So you are right when you say that we never know anything, “for sure.”  We just don’t.  Anyone who says otherwise is blowing smoke and fishing for our money so that they can make a living off of our fears and uncertainties.  All of history, including current events, is chock full of that thought.

Thereby, “The idea that this creation must have had a creator is simple and direct,” is not so simple nor direct.  We can’t call much of anything a ‘creation,’ short of music and architecture, and even those things, while representing the inspired and directed efforts of humans, can be shown to derive from rhythms and patterns and emotional responses that are not only based in our natural world, but are by now well established as based on entirely emotional and instinctive ‘cues’ that are fairly easily triggered.  As a sequence, then, ‘created’ suddenly becomes a synonym for ‘developed.’

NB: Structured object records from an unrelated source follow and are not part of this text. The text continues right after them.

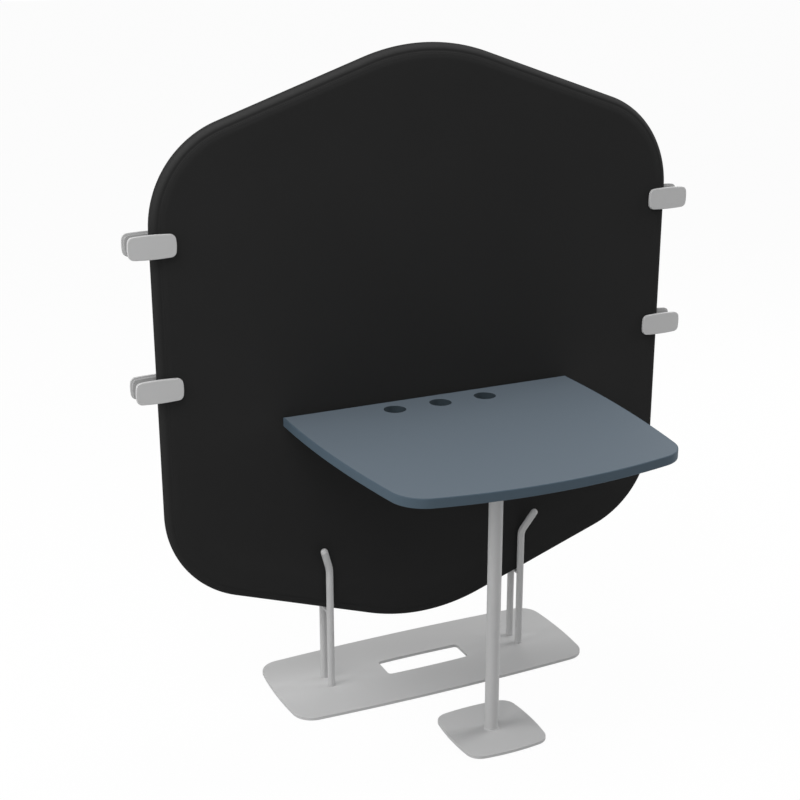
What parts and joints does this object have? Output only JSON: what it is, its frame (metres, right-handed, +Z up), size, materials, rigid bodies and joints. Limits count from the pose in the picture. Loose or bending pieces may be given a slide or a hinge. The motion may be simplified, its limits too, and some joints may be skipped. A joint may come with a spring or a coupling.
{
  "type": "desk with privacy screen",
  "caption": "Small wing-shaped desk top on a slim leg in front of a tall padded hexagonal privacy screen, held upright by bent rods on a low base plate, with linking clips at its sides.",
  "frame": {"origin": "on the floor, at the centre of the footprint: midway across the screen, and midway between the front of the desk top and the back of the base plate", "axes": "+Z up, +X to the seated user's right along the screen, +Y away from the user through the screen"},
  "size_m": [1.4434, 0.8148, 1.5741],
  "materials": {
    "screen_fabric": "woven charcoal upholstery cloth",
    "pad_foam": "soft grey polyurethane foam",
    "felt_infill": "pressed polyester felt",
    "frame_timber": "raw plywood",
    "desk_board": "through-coloured dark slate fibreboard",
    "desk_laminate": "fine matt blue grey laminate",
    "edge_band": "matt slate blue edge band",
    "painted_steel": "light grey fine texture powder coat",
    "zinc_steel": "bright zinc plate",
    "grey_rubber": "soft light grey rubber",
    "black_rubber": "matt black rubber"
  },
  "bodies": {
    "root": {"acoustic_infill": "felt_infill", "back_cover": "screen_fabric", "back_pad": "pad_foam", "base_glides": "black_rubber", "base_plate": "painted_steel", "bracket_machine_screws": "zinc_steel", "bracket_wood_screws": "zinc_steel", "desk_core": "desk_board", "desk_edge_band": "edge_band", "desk_top_laminate": "desk_laminate", "desk_underside_laminate": "desk_laminate", "foot_glides": "black_rubber", "foot_plate": "painted_steel", "front_cover": "screen_fabric", "front_pad": "pad_foam", "left_back_rod": "painted_steel", "left_cross_bar": "painted_steel", "left_desk_bracket": "painted_steel", "left_front_rod": "painted_steel", "leg_plate_screws": "zinc_steel", "leg_top_plate": "painted_steel", "leg_tube": "painted_steel", "lower_left_clip_front_grip_pad": "grey_rubber", "lower_left_clip_front_plate": "painted_steel", "lower_left_clip_sleeve": "zinc_steel", "lower_right_clip_front_grip_pad": "grey_rubber", "lower_right_clip_front_plate": "painted_steel", "lower_right_clip_sleeve": "zinc_steel", "right_back_rod": "painted_steel", "right_cross_bar": "painted_steel", "right_desk_bracket": "painted_steel", "right_front_rod": "painted_steel", "rod_screws": "zinc_steel", "screen_frame": "frame_timber", "screen_inserts": "zinc_steel", "upper_left_clip_front_grip_pad": "grey_rubber", "upper_left_clip_front_plate": "painted_steel", "upper_left_clip_sleeve": "zinc_steel", "upper_right_clip_front_grip_pad": "grey_rubber", "upper_right_clip_front_plate": "painted_steel", "upper_right_clip_sleeve": "zinc_steel"},
    "upper_left_clip_jaw": {"upper_left_clip_back_plate": "painted_steel", "upper_left_clip_back_grip_pad": "grey_rubber"},
    "upper_left_clip_fastener": {"upper_left_clip_screw": "zinc_steel"},
    "lower_left_clip_jaw": {"lower_left_clip_back_plate": "painted_steel", "lower_left_clip_back_grip_pad": "grey_rubber"},
    "lower_left_clip_fastener": {"lower_left_clip_screw": "zinc_steel"},
    "upper_right_clip_jaw": {"upper_right_clip_back_plate": "painted_steel", "upper_right_clip_back_grip_pad": "grey_rubber"},
    "upper_right_clip_fastener": {"upper_right_clip_screw": "zinc_steel"},
    "lower_right_clip_jaw": {"lower_right_clip_back_plate": "painted_steel", "lower_right_clip_back_grip_pad": "grey_rubber"},
    "lower_right_clip_fastener": {"lower_right_clip_screw": "zinc_steel"}
  },
  "joints": [
    {"name": "upper_left_clip_jaw_slide", "type": "slide", "parent": "root", "child": "upper_left_clip_jaw", "axis": [0, 1, 0], "range_m": [0, 0.006]},
    {"name": "upper_left_clip_screw_turn", "type": "hinge", "parent": "upper_left_clip_jaw", "child": "upper_left_clip_fastener", "pos_m": [-0.64, 0.26515, 1.1686], "axis": [0, 1, 0], "range_deg": [0, 1728]},
    {"name": "lower_left_clip_jaw_slide", "type": "slide", "parent": "root", "child": "lower_left_clip_jaw", "axis": [0, 1, 0], "range_m": [0, 0.006]},
    {"name": "lower_left_clip_screw_turn", "type": "hinge", "parent": "lower_left_clip_jaw", "child": "lower_left_clip_fastener", "pos_m": [-0.64, 0.26515, 0.8414], "axis": [0, 1, 0], "range_deg": [0, 1728]},
    {"name": "upper_right_clip_jaw_slide", "type": "slide", "parent": "root", "child": "upper_right_clip_jaw", "axis": [0, 1, 0], "range_m": [0, 0.006]},
    {"name": "upper_right_clip_screw_turn", "type": "hinge", "parent": "upper_right_clip_jaw", "child": "upper_right_clip_fastener", "pos_m": [0.64, 0.26515, 1.1686], "axis": [0, 1, 0], "range_deg": [0, 1728]},
    {"name": "lower_right_clip_jaw_slide", "type": "slide", "parent": "root", "child": "lower_right_clip_jaw", "axis": [0, 1, 0], "range_m": [0, 0.006]},
    {"name": "lower_right_clip_screw_turn", "type": "hinge", "parent": "lower_right_clip_jaw", "child": "lower_right_clip_fastener", "pos_m": [0.64, 0.26515, 0.8414], "axis": [0, 1, 0], "range_deg": [0, 1728]}
  ],
  "couplings": [
    {"joint": "upper_left_clip_screw_turn", "follows": "upper_left_clip_jaw_slide", "rad_per_m": 5026.5},
    {"joint": "lower_left_clip_screw_turn", "follows": "lower_left_clip_jaw_slide", "rad_per_m": 5026.5},
    {"joint": "upper_right_clip_screw_turn", "follows": "upper_right_clip_jaw_slide", "rad_per_m": 5026.5},
    {"joint": "lower_right_clip_screw_turn", "follows": "lower_right_clip_jaw_slide", "rad_per_m": 5026.5}
  ]
}
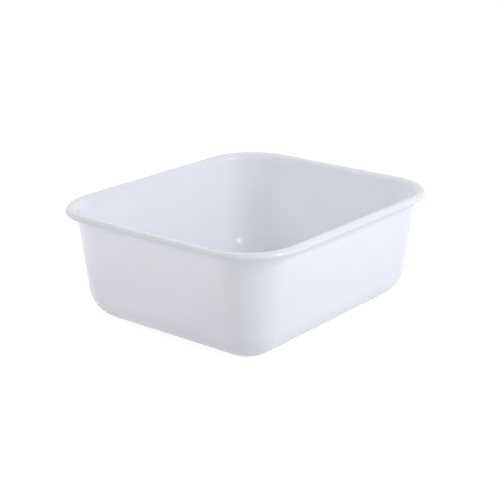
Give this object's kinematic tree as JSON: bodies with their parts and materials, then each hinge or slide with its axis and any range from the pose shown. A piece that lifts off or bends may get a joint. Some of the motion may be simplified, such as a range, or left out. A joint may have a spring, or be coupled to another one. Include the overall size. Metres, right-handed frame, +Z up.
{
  "type": "dish tub",
  "caption": "Open rectangular tub with sloping walls, well rounded corners, a broad fillet round the floor and a rolled rim to lift it by.",
  "frame": {"origin": "middle of the base, on the surface that the tub stands on", "axes": "+Z up, +X along the longer side, +Y along the shorter side"},
  "size_m": [0.368, 0.313, 0.134],
  "materials": {
    "white_plastic": "smooth, glossy, cool white"
  },
  "bodies": {
    "root": {"tub": "white_plastic"}
  },
  "joints": []
}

Similarly, if one puts forward a ‘creator,’ the sequence becomes endless regressive.  The ‘creator’ becomes simply one who developed, advanced, and creatively manipulated things that were already there.  Inspired thoughts by odd thinkers are the only reason we are not still living in caves.  Ask yourself this: “Would I have ever picked up a rock off the ground, and thought, ‘Geez, if I gather about two tons of these, melt them at 2,000 degrees, toss off the parts that don’t melt, and then cool off what is left, I could make some Iron?”

At the time, a couple thousands of years ago, it was ‘Magic.’  But somebody ‘created’ iron out of rocks.  The fact that, to this day, hardly anyone can do that, or would have thought of it, does not make it a ‘creation,’ so much as an inspiration.  The element already existed, but in an unrefined form.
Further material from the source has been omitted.